The lack of nutrients available to the plant also makes the plant more susceptible to pests. An increase in pest pressure leads to increased use of pesticides. Since most pesticides are not insect-specific many beneficial insects will also be killed. 

From a livestock perspective, the goal of producing more and more pounds per animal led to raising animals in confinement. Livestock diets changed from forages to high-starch grains affecting the animal’s health and longevity. These high starch rations fed to cattle in feedlots negatively impact the life of the animals and the nutritional value of the meat itself. 

Feedlots have nothing to do with the cattle business. Feedlot operations are in business to market feed and pen space. This industry moved hogs, chickens, and turkeys into buildings under the ruse that the animals would be “better off.” 

The U.S. government has propagated the conventional farming model with its cheap food policy. It wants to ensure that citizens have an abundant supply of calories. Notice I didn’t say an abundance of nutrients. The United States spends more on health care than any other country in the world, yet we are the most unhealthy. I wonder if there’s a connection…
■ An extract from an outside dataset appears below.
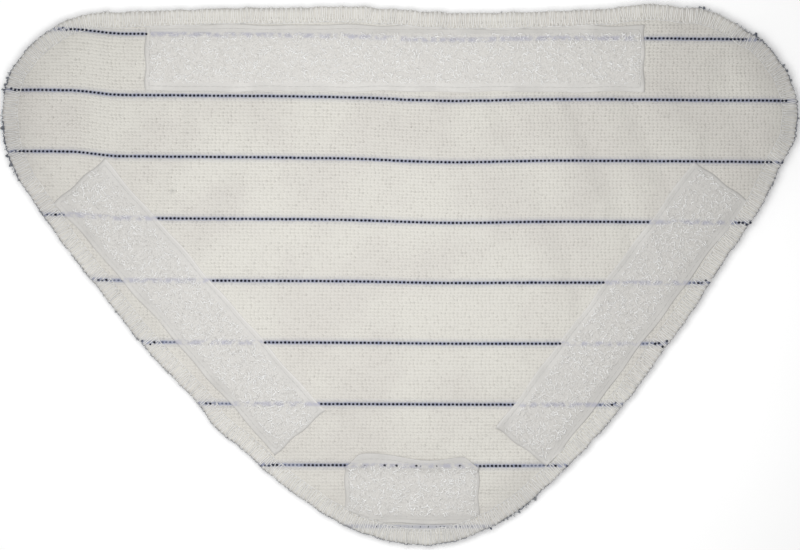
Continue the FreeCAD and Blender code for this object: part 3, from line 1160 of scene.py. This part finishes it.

Through their spending choices, the American public has indicated that they want this system, even as they choose to ignore the environmental degradation, the mistreatment of animals, and the overall decline in human health. 

This model has also led to tighter and tighter margins for producers. Lower margins mean producers must farm more and more land to make ends meet. Farm sizes increase, leaving fewer farms and fewer people farming the land. 

In 1938, the USDA’s Crop Insurance program was instituted. As with most government programs, good intentions often lead to disappointing results. The program that was intended to minimize risk has become a monster that dictates most of the cropping decisions made in the United States. Farmers know exactly the minimum amount of gross dollars per acre they will receive in any given year from crop insurance. Keeping their expenses below that amount is the only way the farmer’s profit. This knowledge also drives input suppliers to charge more for their products because farmers are guaranteed this revenue stream. Thus, the suppliers charge what they know farmers can pay to ensure their own profitability. Fertilizers, herbicides, pesticides, fungicides, and equipment continue to increase prices. The industry quickly gobbles up the profit offered by the revenue insurance. Tighter and tighter margins mean that producers are more reliant on the subsidies provided by government programs: crop insurance, the Environmental Quality Incentives Program, the Conservation Security Program, and a myriad of others. 

My conversations with those farmers mentioned above reveal that the system is broken and needs change. The governmental agencies are also aware that the system is broken and needs change. My current landlord is a third-generation farmer and perhaps has one of the largest farms in Jefferson County. He is mindful of the damage caused by monocropping and inputs to the soil. When I have these discussions, I am reminded of something my grandmother used to say: people only change when the pain of change is less than the pain of staying the same. 

Judge for yourself where the balance of pain is at the moment.